Em 2001, o Coeficiente de Gini no Brasil estava em 0,594. Desde então, vem caindo ano a ano, e chegou a 0,544 em 2008.

Sergei explica que mantendo essa tendência recente de redução da desigualdade registrada nos últimos anos, que em média foi de -0,007, “o Brasil levará 20 anos para chegar a um patamar que pode ser considerado justo”.

Segundo ele, isso corresponde a um índice de 0,40 no Coeficiente de Gini.

O pesquisador sugere que o governo “continue fazendo mais do mesmo”, estimulando programas como o Bolsa Família e o aumento do salário mínimo, e invista em educação e estimule a formalidade no mercado de trabalho.

— Para acelerar esse processo é necessário que façamos mais do que apenas olhar as coisas positivas que têm sido feitas. O indicado é que o país atue de forma a melhorar o sistema educacional e a reduzir a informalidade — afirmou.

— E, claro, isso envolve também medidas que objetivem também a redução da desigualdade racial e regional do país — completou.

AGÊNCIA BRASIL

Rizzolo: A desigualdade no Brasil ainda é grande. Agora evidentemente, não é culpa dos mais ricos o fato de gastarem em 3 dias o que um pobre gasta em um ano. A culpa é ainda do atraso nos programas de inclusão, na geração de emprego, nas altas taxas de juros. Com certeza precisamos melhorar esta diferença, contudo, não são nas afirmativas de conotação de luta de classes que resolvemos os problemas e sim em medidas que se traduzem na melhora efetiva da renda da população.

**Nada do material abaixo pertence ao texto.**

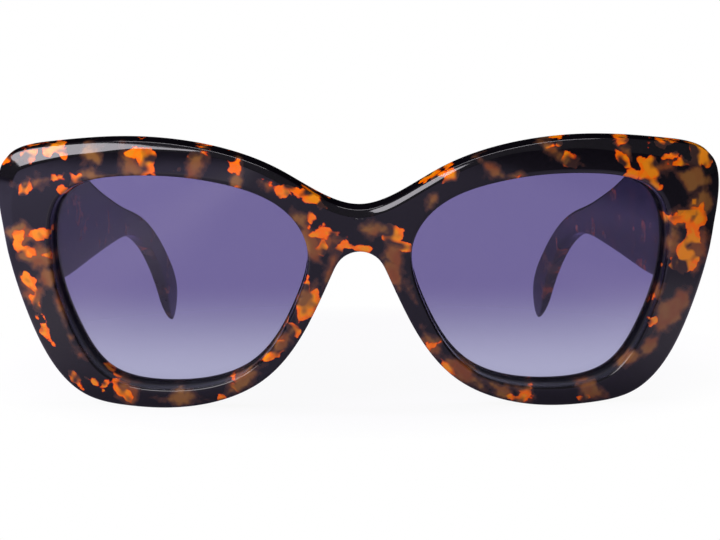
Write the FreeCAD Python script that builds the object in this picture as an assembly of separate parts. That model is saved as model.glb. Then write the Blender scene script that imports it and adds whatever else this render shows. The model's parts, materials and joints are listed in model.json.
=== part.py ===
"""Cat eye sunglasses: a thick acetate front, two gradient lenses and two folding temples.

Millimetres, +Z up. The front faces -Y and the temples run back along +Y. The glasses stand open on a
table, on their two lower rims and their two temple tips. The origin is on the table, at the middle of
the overall box. Right and left are the wearer's, so left is at +X.

The front is drawn upright, with x across, y back and z up from the middle of the bridge, and is then
leant forwards. Everything else is drawn where it stands. Only the left side is drawn; the right side
is its mirror image.
"""
import FreeCAD
import Part
import math
import os

V = FreeCAD.Vector

# ---- Front sheet -------------------------------------------------------------------------------
FRONT_LEAN = 8.0  # degrees, top forwards
FRONT_THICKNESS = 6.5
FACE_RADIUS = 165.0  # bow of the front surface, across and up
BRIDGE_RADIUS = 180.0  # shallow hollow of the bridge, across
BRIDGE_HALF = 9.0  # the hollow ends here, beside the lenses
BOW_ANGLE = 13.0  # the sheet reaches this far up and down about its bow's centre, degrees
OVERRUN_COUNT = 4  # outline points mirrored past the middle
EDGE_NEAR = 0.02  # an edge this close to a curve follows it
STEEP = 0.7  # an edge steeper than this runs across a sheet, not along it

# Outer outline of the left half, (x, z): bridge, brow, corner, side, lower rim, nose
OUTLINE = [
    (0.0, 13.2), (15.7, 20.2), (23.8, 23.6), (44.5, 26.6), (61.6, 25.1), (71.4, 21.6), (72.3, 8.6),
    (67.7, -9.3), (55.8, -26.8), (47.4, -28.5), (37.5, -28.5), (20.2, -22.6), (5.5, 0.3), (3.7, 3.3),
    (0.0, 4.8),
]
# Lens opening of the left rim, (x, z)
OPENING = [
    (10.7, 6.2), (13.6, 11.6), (28.1, 18.4), (44.7, 19.5), (60.0, 14.0), (61.8, 6.4), (57.5, -12.8),
    (51.6, -21.4), (39.4, -24.2), (22.0, -19.5), (12.9, -5.9),
]
OPENING_EASE = 0.6  # softened front edge of the opening
BACK_EASE = 0.7  # softened back edge of the outline

# Bevel round the front edge, (place along OUTLINE from 0 to 1, width on the face). It is broad at
# the brow corner, where it ends in a short scallop, and fine elsewhere
BEVEL = [
    (0.0, 1.3), (0.08, 1.1), (0.16, 0.6), (0.25, 0.6), (0.31, 1.3), (0.36, 3.1), (0.40, 3.4),
    (0.435, 2.9), (0.455, 0.5), (0.60, 0.5), (0.80, 0.5), (1.0, 0.5),
]
BEVEL_SLOPE = 0.45  # depth of the bevel over its width
BEVEL_ROOM = 0.45  # how far the cutter passes the bevel's two edges
BEVEL_STEPS = 13

# ---- Lenses ------------------------------------------------------------------------------------
LENS_SET_BACK = 2.7  # front of the lens behind the front face
LENS_THICKNESS = 2.0
GROOVE_DEPTH = 0.8  # how far the lens enters the rim
LENS_PLAY = 0.04

# ---- Nose pads, bonded on behind the bridge ---------------------------------------------------
PAD_CENTRE = (11.6, -8.2)  # x, z
PAD_LENGTH = 13.6
PAD_WIDTH = 4.2
PAD_TURN = 60.0  # degrees from level, lower end outwards
PAD_HEIGHT = 5.2  # behind the back of the front
PAD_SPLAY = 9.0  # degrees, turned about its own length towards the nose
PAD_ROOT = 0.9  # drawn this deep into the front, then cut to its back
PAD_EASE = 1.0

# ---- End piece and hinge -----------------------------------------------------------------------
END_THICKNESS = 8.0  # front to seat, at the outer end of the front, level with the hinge
SEAT_WIDTH = 10.2  # from the seat's inner step to the end of the front
SEAT_FOOT = 13.0  # from the hinge centre down to the seat's lower step
SEAT_HEAD = 11.0  # from the hinge centre up, just past the top of the temple
SEAT_ROUND = 1.6
HINGE_RISE = 9.9  # hinge centre above the middle of the bridge, on the front
BUTT_GAP = 0.1  # temple end to seat
KNUCKLE_RADIUS = 1.5
KNUCKLE_HEIGHT = 2.6
KNUCKLE_COUNT = 3
KNUCKLE_GAP = 0.05
SWING_GAP = 0.15  # round the knuckles
SCREW_RADIUS = 0.7
SCREW_PLAY = 0.04
SCREW_HEAD_RADIUS = 1.1
SCREW_HEAD_HEIGHT = 0.7
SCREW_SLOT = (0.35, 0.3)  # width, depth
LEAF_THICKNESS = 1.2
LEAF_PLAY = 0.03
FRONT_LEAF_WIDTH = 5.4
LEAF_MARGIN = 0.3  # the front leaf reaches this far inside the knuckles
TEMPLE_LEAF_LENGTH = 9.0
ANCHOR_DEPTH = 2.2
ANCHOR_BAR = (3.7, 1.2)  # width, height
ANCHOR_PEG = 0.9
ANCHOR_SPACING = 2.2  # bar to peg

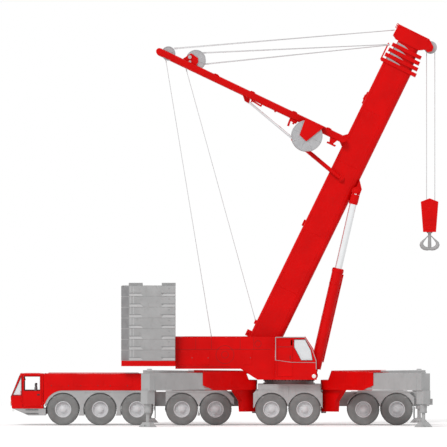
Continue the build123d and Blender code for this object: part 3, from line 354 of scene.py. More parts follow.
def sidePlate(corners, y, thickness, bevel=0.008):
    # plate across the crane, its corners given as x and z
    return plate([(x, y, z) for x, z in corners], thickness, (0, 1, 0), bevel)


def turned(outline, centre, axis, steps=32):
    # solid of revolution: outline is (distance along the axis, radius) in order, closed
    clearPicks()
    axis, centre = Vector(axis).normalized(), Vector(centre)
    side = axis.orthogonal().normalized()
    bpy.ops.mesh.primitive_circle_add(vertices=len(outline), radius=1, fill_type="NOTHING")
    obj = active()
    for vertex, (w, r) in zip(obj.data.vertices, outline):
        vertex.co = centre + axis * w + side * r
    openMesh()
    bpy.ops.mesh.spin(steps=steps, angle=math.tau, center=centre, axis=axis)
    bpy.ops.mesh.select_all(action="SELECT")
    bpy.ops.mesh.remove_doubles(threshold=shaping["merge"])
    bpy.ops.mesh.normals_make_consistent(inside=False)
    closeMesh()
    smooth(shaping["turnedSmooth"])
    return obj


def cap(rim, top, centre, axis, steps=28):
    # closed round cap: the points of its rim from the foot up, then its top
    return turned([(0.0, shaping["pole"]), *rim, (top, shaping["pole"])], centre, axis, steps)


def hoop(low, high, inner, outer, centre, axis, steps=32):
    # square-edged hoop between two places along the axis
    return turned([(low, inner), (low, outer), (high, outer), (high, inner)], centre, axis, steps)


def cushion(low, high):
    # crowned pad that fills the box between two corners, a welt standing along its widest line
    clearPicks()
    low, high = Vector(low), Vector(high)
    size = high - low
    thin = min(range(3), key=lambda n: size[n])
    bpy.ops.mesh.primitive_cube_add(size=1)
    obj = active()
    openMesh()
    bpy.ops.mesh.subdivide(number_cuts=pad["cuts"])
    bpy.ops.mesh.vertices_smooth(factor=pad["rounding"], repeat=pad["rounds"])
    closeMesh()
    reach = max(abs(c) for vertex in obj.data.vertices for c in vertex.co)
    for vertex in obj.data.vertices:
        flat = [c / reach for c in vertex.co]
        edge = max(abs(flat[n]) for n in range(3) if n != thin)
        pull = 1 - pad["hollow"] * (1 - edge) * (abs(flat[thin]) < pad["hollowHalf"])
        pull *= pad["weltOut"] if abs(flat[thin]) < pad["weltHalf"] else 1.0
        for n in range(3):
            spread = flat[n] / 2 if n == thin else flat[n] / 2 * pull
            vertex.co[n] = (low[n] + high[n]) / 2 + max(-0.5, min(0.5, spread)) * size[n]
    obj.data.update()
    smooth(shaping["padSmooth"])
    return obj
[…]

Falar apenas nas diferenças entre os ricos e pobres, é válido, mas sempre mais para o êxtase da esquerda do que propriamente como um índice indicativo. Certo ou errado? Outro dia um esquerdista de primeira relatava num email que meus comentários fundiam sua cabeça. Dizia ele que quando menos esperava eu me tornava mais comunista do que ele. E que quando achava ele que eu concordaria com uma postura da esquerda eu me tornava um ” reaça”, pior que o Reinaldo Azevedo, que por sinal ao meu ver, de reacionário nada tem, é sim uma pessoa de bom senso, e que fala a verdade como eu.